Gibt es besondere Funktionen von Orten der Herrschaft und Einflüsse von außen auf solche Orte? Wie beispielsweise gestaltet sich die oft zitierte Dichotomie von "Zentrum und Peripherie", wenn ein zentraler Herrschaftsort verlegt wird oder wenn er in einer bislang abseits gelegenen Region neu eingerichtet wird? Und weiter: Wie werden Zentralorte mit den Mitteln der Literatur, der bildenden Kunst oder der Architektur dargestellt? Wo arbeitet die Regierung: in privaten oder öffentlichen Gebäuden? Welche Rolle spielen Bauwerke für die Sicherheit und für die Inszenierung der Herrschaft? Wo liegen die Gebäude: in den Städten oder von diesen entfernt? In der Nähe von anderen Zentralorten, etwa religiös bedeutsamen Stätten? Haben Paläste zugleich eine Funktion als Archive, als literarische Zentren? Sind sie der Kern der städtischen Entwicklung und/oder einer merkantilen, oder folgen sie einer solchen Entwicklung? Welche Bedeutung haben die Aufgaben eines Zentralortes, die außerhalb der eigentlichen Regierungsfunktion liegen? Hier wäre an Bestattungsplätze, Denkmäler und andere Erinnerungsorte im engeren Sinn zu denken.

Unter solchen oder ähnlichen Fragestellungen sind Zentren der Religionen, des Wissens oder der Wirtschaft zu betrachten. Erst die Feinbeschreibung eines Zentralortes wird den vergleichenden Zugang ermöglichen, denn der Blick aus der Ferne dürfte nicht immer genügen. So wäre es erwünscht, wenn sich neben den phänomenologischen Fragen auch Funktionsanalysen anstellen ließen, die den Vergleich von verschiedenen Orten der Herrschaft über große Zeiträume hinweg und kulturübergreifend ermöglichen. In jedem Einzelfall muss man jedoch die Chancen und Risiken eines vergleichenden Ansatzes historischer Forschung beurteilen. Schon Marc Bloch [9] warf die Frage nach dem auf, was möglich ist, und dem, was in der historischen Komparatistik nicht sinnvoll erscheint. Die Methode des Vergleichs ist Bloch zufolge äußerst fruchtbar, doch kommt sie nicht über das Allgemeine hinaus; sie kann nicht zur Bestimmung der Details dienen. Wie detailliert die Studien zu den Orten der Herrschaft werden sollen, muss gegenwärtig noch offen bleiben. Doch hat uns ein erstes Kolloquium im Juni 2004 am Max-Planck-Institut für Geschichte in Göttingen mit zwanzig Referenten aus sieben Nationen einen großen Schritt weitergebracht auf dem Weg zu einem internationalen und komparatistischen Forschungsansatz, der auch von Interesse sein dürfte, wenn gefragt wird, welche Konsequenzen für die Gegenwart einer solchen Fragestellung vor dem Hintergrund der "Globalisierung" im dritten Jahrtausend verborgen liegen.

Literatur

[2] Peter Imbusch: Macht und Herrschaft in der Diskussion. In: Macht und Herrschaft. Sozialwissenschaftliche Konzeptionen und Theorien. (Hg.) Peter Imbusch. Opladen 1998, 9-26.

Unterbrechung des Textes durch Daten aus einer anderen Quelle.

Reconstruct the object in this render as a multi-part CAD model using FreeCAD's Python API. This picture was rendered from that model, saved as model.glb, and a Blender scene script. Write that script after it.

[3] Max Weber: Wirtschaft und Gesellschaft. Tübingen, 5. Aufl. 1972.

[4] Heinrich Popitz: Phänomene der Macht. Tübingen 1986.

[5] Rudolf Smend: Verfassung und Verfassungsrecht. Wieder abgedruckt in: Staatsrechtliche Abhandlungen und andere Aufsätze, Rudolf Smend. Berlin, 3. Aufl. 1994, 119-276.

[6] Ernst-Wolfgang Böckenförde: Anmerkungen zum Begriff Verfassungswandel. In: Staat, Nation, Europa. Studien zur Staatslehre, Verfassungstheorie und Rechtsphilosophie. (Hg.) Ernst-Wolfgang Böckenförde. Frankfurt a.M., 2. Aufl. 2000, 141-182. Vgl. das im September 2002 abgeschlossene Forschungsprojekt von Max-Emanuel Geis: "Staatliche Integration und Desintegration durch Grundrechtsinterpretation" (Norm und Symbol: Sonderforschungsbereich 485 an der Universität Konstanz, Teilprojekt B7).

[7] Niklas Luhmann: Soziale Systeme. Grundriß einer allgemeinen Theorie. Frankfurt a.M. 1987, 70-91.

[8] Caspar Ehlers, (Hg.): Orte der Herrschaft - Mittelalterliche Königspfalzen. Göttingen 2002.

[9] Marc Bloch: Les rois thaumaturges. Etude sur le caractére surnaturel attribué à la puissance royale particulièrement en France et en Angelterre. Paris 1961 [1924], 53.